++++ SUPPLIED INFORMATION

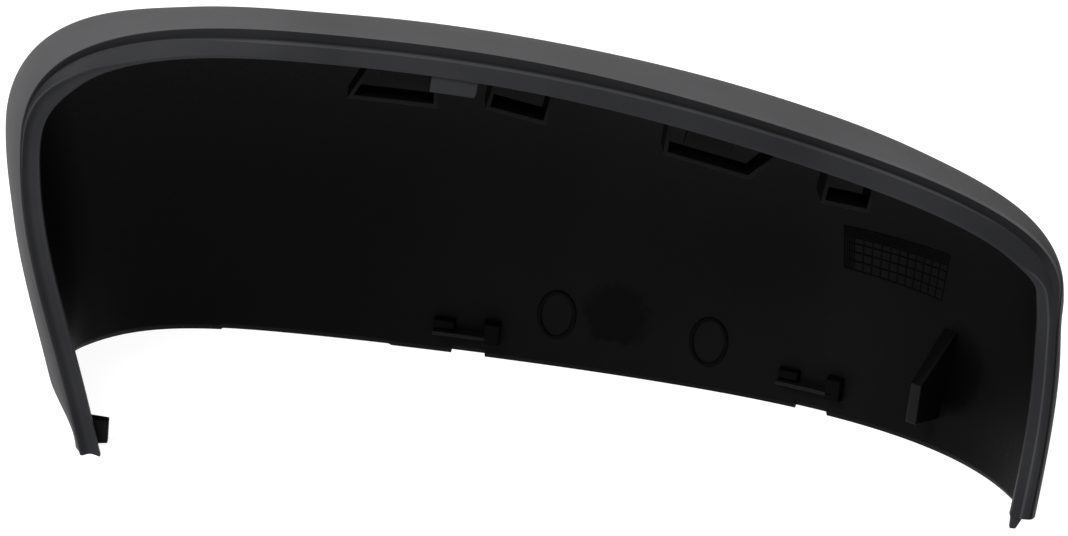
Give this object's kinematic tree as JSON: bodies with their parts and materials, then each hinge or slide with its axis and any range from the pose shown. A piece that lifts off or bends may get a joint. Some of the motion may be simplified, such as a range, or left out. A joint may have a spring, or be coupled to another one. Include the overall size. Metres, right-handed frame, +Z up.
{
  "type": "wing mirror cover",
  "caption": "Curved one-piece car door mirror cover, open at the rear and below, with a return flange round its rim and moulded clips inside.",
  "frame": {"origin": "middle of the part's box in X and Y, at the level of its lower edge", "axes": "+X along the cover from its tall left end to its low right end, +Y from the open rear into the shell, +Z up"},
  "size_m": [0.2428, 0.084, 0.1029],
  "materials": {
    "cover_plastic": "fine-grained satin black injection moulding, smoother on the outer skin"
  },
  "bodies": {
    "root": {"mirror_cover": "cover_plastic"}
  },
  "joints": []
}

++++++++

* SET PROBLEM
Each line holding "frame" must be found and copied.

* TASK ANSWER
Give this object's kinematic tree as JSON: bodies with their parts and materials, then each hinge or slide with its axis and any range from the pose shown. A piece that lifts off or bends may get a joint. Some of the motion may be simplified, such as a range, or left out. A joint may have a spring, or be coupled to another one. Include the overall size. Metres, right-handed frame, +Z up.
  "frame": {"origin": "middle of the part's box in X and Y, at the level of its lower edge", "axes": "+X along the cover from its tall left end to its low right end, +Y from the open rear into the shell, +Z up"},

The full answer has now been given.